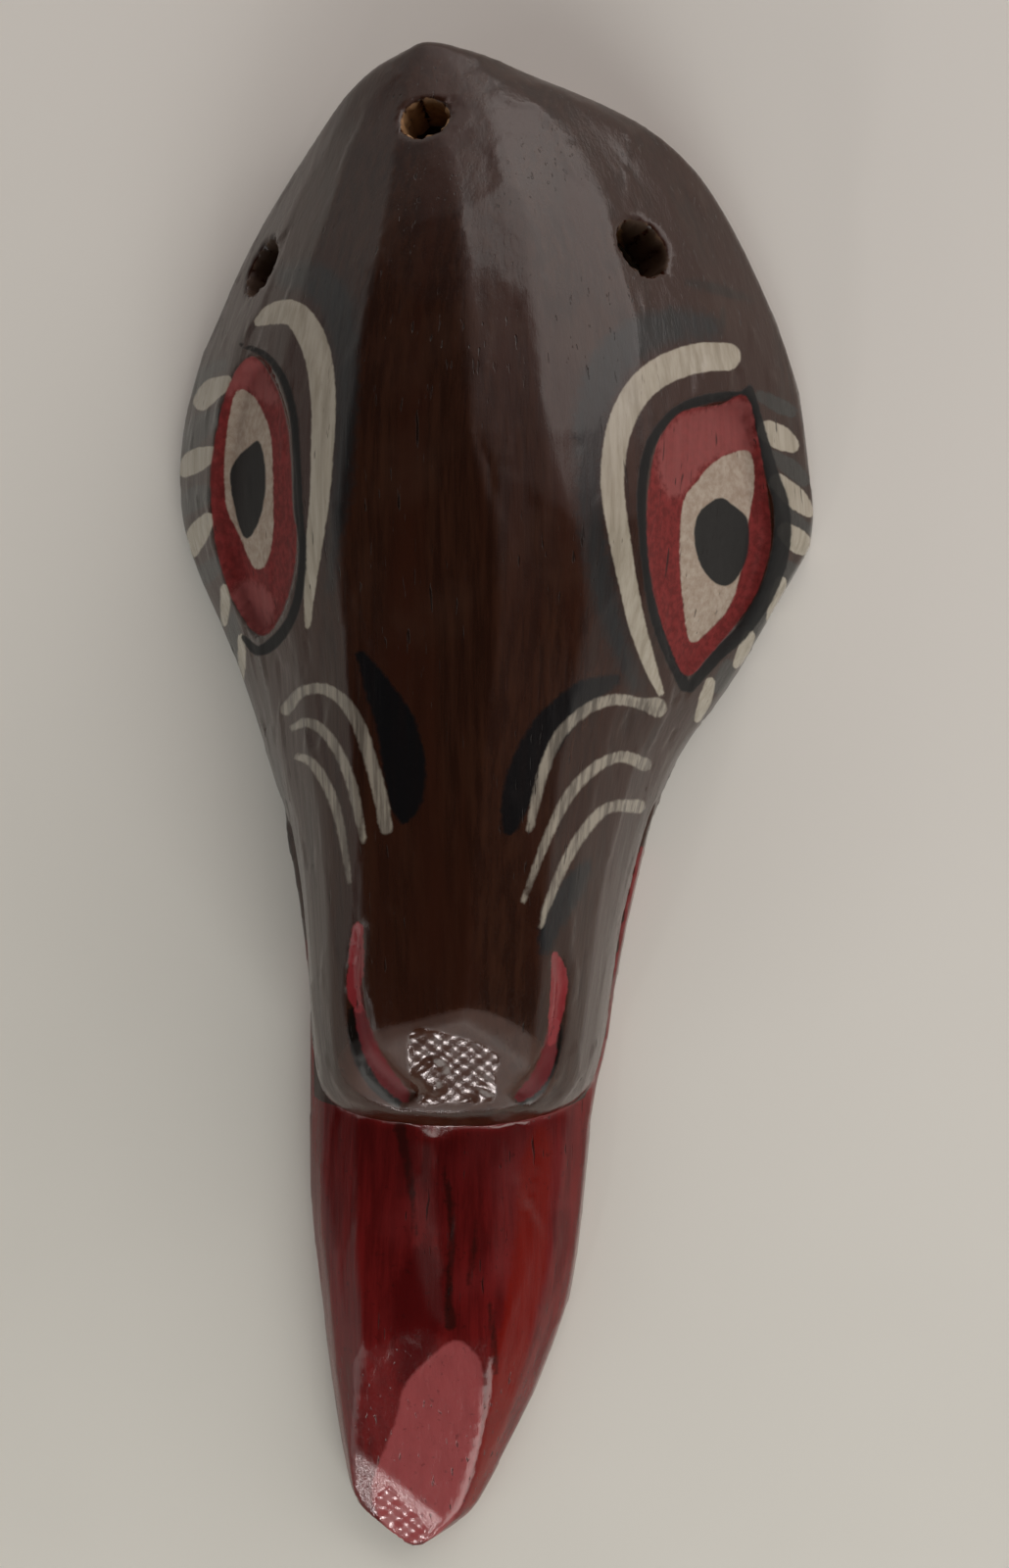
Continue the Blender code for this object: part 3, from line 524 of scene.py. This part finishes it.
class Nodes:
    """A small helper that adds linked nodes to one node tree."""

    def __init__(self, tree):
        self.tree = tree

    def node(self, kind, inputs=None, **settings):
        made = self.tree.nodes.new(kind)
        for key, value in settings.items():
            setattr(made, key, value)
        for key, value in (inputs or {}).items():
            if isinstance(value, bpy.types.NodeSocket):
                self.tree.links.new(value, made.inputs[key])
            else:
                made.inputs[key].default_value = value
        return made

    def math(self, operation, a, b=0.0, clamp=False):
        return self.node("ShaderNodeMath", {0: a, 1: b}, operation=operation, use_clamp=clamp).outputs[0]

    def vector_math(self, operation, inputs):
        return self.node("ShaderNodeVectorMath", inputs, operation=operation).outputs

    def noise(self, vector, scale, detail, roughness=0.55, distortion=0.0):
        made = self.node("ShaderNodeTexNoise", {"Vector": vector, "Scale": scale, "Detail": detail,
                                                "Roughness": roughness, "Distortion": distortion})
        return made.outputs["Fac"]

    def step(self, value, low, high, to_low=0.0, to_high=1.0):
        """Eases from one value to another as the input goes from low to high."""
        made = self.node("ShaderNodeMapRange", {"Value": value, "From Min": low, "From Max": high,
                                                "To Min": to_low, "To Max": to_high},
                         interpolation_type="SMOOTHSTEP")
        return made.outputs["Result"]

    def mix(self, amount, a, b):
        """A colour between two, each given as red, green and blue or as a socket."""
        a, b = (c if isinstance(c, bpy.types.NodeSocket) else (*c, 1.0) for c in (a, b))
        return self.node("ShaderNodeMix", {0: amount, 6: a, 7: b}, data_type="RGBA").outputs[2]

    def between(self, amount, a, b):
        """A number between two."""
        return self.node("ShaderNodeMix", {0: amount, 2: a, 3: b}, data_type="FLOAT").outputs[0]

    def attribute(self, name):
        return self.node("ShaderNodeAttribute", attribute_name=name).outputs["Fac"]

    def position(self):
        return self.node("ShaderNodeNewGeometry").outputs["Position"]

    def ramp(self, value, stops):
        """A colour ramp over a value from 0 to 1."""
        made = self.node("ShaderNodeValToRGB", {0: value})
        made.color_ramp.elements[1].position = 1.0
        for _ in stops[2:]:
            made.color_ramp.elements.new(0.5)
        for element, (position, tint) in zip(made.color_ramp.elements, stops):
            element.position = position
            element.color = (*tint, 1.0)
        return made.outputs[0]


def new_material(name):
    """A material, a helper for its nodes, and the sockets of its shader."""
    material = bpy.data.materials.new(name)
    material.use_nodes = True
    return material, Nodes(material.node_tree), material.node_tree.nodes["Principled BSDF"].inputs


def painted_wood():
    """Brown oil paint with brushed strokes of other colours, under an old gloss varnish."""
    material, s, surface = new_material("painted_wood")
    where = s.position()

    def lengthwise(share):
        """Places drawn together along the mask, so that a noise over them runs lengthwise."""
        return s.node("ShaderNodeMapping", {"Vector": where, "Scale": (1.0, share, 1.0)}).outputs[0]

    along = lengthwise(0.07)
    streaks = s.noise(along, 420.0, 6.0, 0.62)
    broad = s.noise(along, 70.0, 3.0, 0.5)
    cloud = s.noise(where, 38.0, 3.0, 0.5)
    fine = s.noise(where, 1500.0, 3.0, 0.6)
    brush = s.noise(where, 520.0, 4.0, 0.6)

    def area(name, soft, ragged):
        """The share of an area's paint at a place, with its edge ragged by the brush."""
        shift = s.math("MULTIPLY", s.math("SUBTRACT", brush, 0.5), ragged)
        return s.step(s.math("ADD", s.attribute(name), shift), -soft, soft)

    def coats(base, layers):
        """Lays paint over paint: the area, its colour, how soft and how ragged its edge is in
        metres, how well it covers, and how much thinner it is where the brush ran dry."""
        for name, tint, soft, ragged, cover, dry in layers:
            amount = area(name, soft, ragged)
            if dry:
                amount = s.math("MULTIPLY", amount, s.step(streaks, 0.25, 0.62, 1.0 - dry, 1.0))
            base = s.mix(s.math("MULTIPLY", amount, cover), base, tint)
        return base

    def spots(noise, low, high, cover):
        return s.math("MULTIPLY", s.step(noise, low, high), cover)

    brown = s.mix(s.step(streaks, 0.35, 0.68), (0.019, 0.0062, 0.0032), (0.036, 0.013, 0.0066))
    brown = s.mix(s.step(broad, 0.42, 0.66), brown, (0.030, 0.0085, 0.0040))
    brown = s.mix(spots(cloud, 0.5, 0.75, 0.4), brown, (0.050, 0.024, 0.015))
    whisker = s.mix(s.step(streaks, 0.36, 0.62), (0.17, 0.155, 0.13), (0.34, 0.315, 0.26))
    white = s.mix(s.step(streaks, 0.3, 0.7), (0.33, 0.30, 0.235), (0.44, 0.41, 0.34))
    red = s.mix(s.step(brush, 0.36, 0.66), (0.12, 0.0060, 0.0055), (0.20, 0.016, 0.016))
    # Painted sheen: a paler pink laid on parts of the eye rings
    red = coats(red, (("ring_sheen", (0.27, 0.072, 0.070), 0.0012, 0.004, 0.75, 0.3),))
    eye = s.mix(s.step(brush, 0.25, 0.75), (0.31, 0.245, 0.19), (0.43, 0.375, 0.31))
    tongue = s.mix(s.step(streaks, 0.35, 0.68), (0.088, 0.0048, 0.0048), (0.145, 0.0085, 0.0085))
    tongue = s.mix(spots(cloud, 0.48, 0.7, 0.6), tongue, (0.175, 0.017, 0.018))
    tongue = coats(tongue, (
        # Painted shade in the tongue's channel
        ("channel_shade", (0.060, 0.0018, 0.0022), 0.0022, 0.004, 0.8, 0.2),
        ("orange", (0.17, 0.0060, 0.0022), 0.0012, 0.003, 0.85, 0.25),
        # Painted sheen: pale pink over the tongue's end facet
        ("tongue_end_sheen", (0.36, 0.078, 0.082), 0.0006, 0.0012, 0.75, 0.15),
        # Painted shade in the tongue's grooves
        ("tongue_groove_shade", (0.012, 0.004, 0.0025), 0.0006, 0.0016, 0.75, 0.3),
    ))
    tongue = s.mix(spots(brush, 0.60, 0.72, 0.35), tongue, (0.010, 0.003, 0.003))
    paint = coats(brown, (
        ("blue", (0.011, 0.016, 0.018), 0.0020, 0.004, 0.85, 0.4),
        ("bands", (0.0035, 0.0042, 0.0052), 0.0006, 0.0018, 0.96, 0.1),
        ("smear", (0.006, 0.009, 0.011), 0.0010, 0.004, 0.9, 0.4),
        ("lash_grey", (0.034, 0.037, 0.035), 0.0005, 0.0014, 0.85, 0.2),
        # Partly the nose front's own tint, partly a painted sheen of its varnish
        ("nose_front", (0.085, 0.034, 0.020), 0.0012, 0.004, 0.45, 0.3),
        ("smudges", (0.008, 0.007, 0.006), 0.0008, 0.0020, 0.75, 0.5),
        ("whiskers", whisker, 0.0004, 0.0010, 0.90, 0.35),
        ("white", white, 0.0003, 0.0007, 0.97, 0.1),
        ("black", (0.0035, 0.0042, 0.0045), 0.0004, 0.0009, 0.97, 0.0),
        ("ring", red, 0.0003, 0.0007, 0.98, 0.0),
        ("eye_white", eye, 0.0003, 0.0007, 0.98, 0.0),
        ("pupil", (0.007, 0.0085, 0.009), 0.0003, 0.0006, 0.98, 0.0),
        ("shadows", (0.006, 0.004, 0.003), 0.0004, 0.0012, 1.0, 0.0),
        ("grooves", (0.125, 0.0030, 0.0075), 0.0004, 0.0016, 0.95, 0.2),
        ("nostrils", (0.24, 0.026, 0.032), 0.0003, 0.0012, 0.95, 0.25),
        ("mouth", tongue, 0.0003, 0.0008, 1.0, 0.0),
    ))
    pores = s.noise(lengthwise(0.10), 900.0, 2.0, 0.5)
    dark = s.math("MULTIPLY", s.step(pores, 0.66, 0.72), s.step(cloud, 0.40, 0.60))
    paint = s.mix(s.math("MULTIPLY", dark, 0.75), paint, (0.006, 0.0035, 0.0025))

    grain = s.noise(lengthwise(0.05), 300.0, 5.0, 0.6, 0.4)
    wood = s.mix(s.step(grain, 0.3, 0.7), (0.20, 0.105, 0.045), (0.42, 0.25, 0.115))
    wood = s.mix(spots(cloud, 0.45, 0.75, 0.55), wood, (0.13, 0.070, 0.035))
    # Painted shade deep in the ear holes: the wood darkened nearly black
    wood = s.mix(s.math("MULTIPLY", s.attribute("hole_shade"), 0.92), wood, (0.022, 0.009, 0.004))
    bare = area("bare", 0.0002, 0.0016)
    s.tree.links.new(s.mix(bare, paint, wood), surface["Base Color"])

    # The varnish is glossy, worn dull on the nose, and thin over the eyes and in the nostril cuts
    glint = area("glint", 0.0006, 0.0010)
    groove = s.math("MULTIPLY", area("grooves", 0.0004, 0.0004), 0.7)
    worn = s.math("SUBTRACT", area("nose_front", 0.0010, 0.0010), s.math("ADD", glint, groove),
                  clamp=True)
    thin = s.math("MAXIMUM", area("ring", 0.0004, 0.0004), area("black", 0.0004, 0.0004))
    rough = s.math("SUBTRACT", s.step(fine, 0.3, 0.7, 0.14, 0.22), s.math("MULTIPLY", glint, 0.04))
    rough = s.between(worn, rough, 0.50)
    rough = s.between(s.math("MAXIMUM", thin, groove), rough, 0.80)
    rough = s.between(bare, rough, 0.75)
    s.tree.links.new(rough, surface["Roughness"])
    surface["Metallic"].default_value = 0.0
    surface["IOR"].default_value = 1.46

    # Brush strokes stand up a little, pores are sunk, and dimples cover the places that glint
    strokes = s.math("MULTIPLY", streaks, s.math("SUBTRACT", 0.7, s.math("MULTIPLY", glint, 0.6)))
    height = s.math("ADD", strokes, s.math("MULTIPLY", fine, 0.08))
    height = s.math("SUBTRACT", height, s.math("MULTIPLY", dark, 0.5))
    place = s.node("ShaderNodeSeparateXYZ", {0: where}).outputs
    waver = s.math("MULTIPLY", cloud, 4.0)
    across, down = (
        s.math("SINE", s.math("ADD", s.math("MULTIPLY", place[axis], math.pi / step), waver))
        for axis, step in (("X", DIMPLE_ACROSS), ("Y", DIMPLE_ALONG))
    )
    dimples = s.math("MULTIPLY", s.math("MULTIPLY", across, down), glint)
    height = s.math("ADD", height, s.math("MULTIPLY", dimples, 0.5))
    bump = s.node("ShaderNodeBump", {"Height": height, "Strength": 0.5, "Distance": 0.00035})
    s.tree.links.new(bump.outputs["Normal"], surface["Normal"])
    return material


def make_floor():
    """A pale painted board, with painted light that makes it paler towards the window."""
    bpy.ops.mesh.primitive_plane_add(size=FLOOR_SIZE, location=(0, 0, FLOOR_Z))
    floor = bpy.context.object
    floor.name = "floor"
    material, s, surface = new_material("floor_board")
    where = s.position()
    board = s.mix(s.step(s.noise(where, 6.0, 3.0), 0.3, 0.7), *BOARD_COLOURS)
    # Painted light: the board is made paler towards the window
    toward = s.vector_math("DOT_PRODUCT", {0: where, 1: FLOOR_LIGHT_WAY})["Value"]
    s.tree.links.new(s.mix(s.step(toward, *FLOOR_LIGHT_ENDS), board, LIT_BOARD), surface["Base Color"])
    surface["Roughness"].default_value = 0.7
    floor.data.materials.append(material)


def make_lamp(name, place, size, power, tint):
    data = bpy.data.lights.new(name, "AREA")
    data.shape = "RECTANGLE"
    data.size, data.size_y = size
    data.energy = power
    data.color = tint
    lamp = bpy.data.objects.new(name, data)
    bpy.context.scene.collection.objects.link(lamp)
    lamp.location = place
    lamp.rotation_mode = "QUATERNION"
    lamp.rotation_quaternion = (LAMP_AIM - Vector(place)).to_track_quat("-Z", "Y")


def make_room():
    """A dim pale room with a wide bright window beyond the crown, to the right."""
    world = bpy.data.worlds.new("room")
    bpy.context.scene.world = world
    world.use_nodes = True
    s = Nodes(world.node_tree)
    where = s.node("ShaderNodeTexCoord").outputs["Generated"]
    toward = s.vector_math("DOT_PRODUCT", {0: where, 1: WINDOW_DIRECTION.normalized()})["Value"]
    way = s.node("ShaderNodeSeparateXYZ", {0: where}).outputs
    lit = s.node("ShaderNodeMapRange", {"Value": way["Y"], "From Min": SHADE_FROM,
                                        "From Max": SHADE_TO, "To Min": SHADED_SHARE})
    walls = s.vector_math("SCALE", {0: s.ramp(way["Z"], WALL_GLOW), "Scale": lit.outputs["Result"]})
    both = s.node("ShaderNodeMix", {0: 1.0, 6: s.ramp(toward, WINDOW_GLOW), 7: walls["Vector"]},
                  data_type="RGBA", blend_type="ADD")
    background = s.tree.nodes["Background"].inputs
    s.tree.links.new(both.outputs[2], background["Color"])
    background["Strength"].default_value = ROOM_STRENGTH


def main():
    make_camera()
    make_room()
    for lamp in LAMPS:
        make_lamp(*lamp)
    make_floor()
    carving = fine_copy(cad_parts["mask"])
    relax(carving.data)
    inside = find_inside(carving)
    carve(carving, inside)
    lay_paint(carving, inside)
    carving.data.shade_smooth()
    carving.data.materials.append(painted_wood())
    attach(carving, "root")
    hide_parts("mask")
    bpy.context.scene.view_settings.view_transform = "Standard"


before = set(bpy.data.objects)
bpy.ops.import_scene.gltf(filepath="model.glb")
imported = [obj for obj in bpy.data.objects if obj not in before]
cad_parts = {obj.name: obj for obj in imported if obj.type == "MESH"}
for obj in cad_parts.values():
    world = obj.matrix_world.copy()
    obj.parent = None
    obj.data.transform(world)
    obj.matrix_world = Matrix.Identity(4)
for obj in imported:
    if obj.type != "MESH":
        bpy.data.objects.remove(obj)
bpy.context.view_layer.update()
main()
◆ ◆ ◆ ◆
- [TASK TO COMPLETE]:
Every line from the one holding "bpy.data.objects.remove(obj)" through the final line of the listing must be echoed exactly; leave out all other lines.

- [THE ANSWER]:
        bpy.data.objects.remove(obj)
bpy.context.view_layer.update()
main()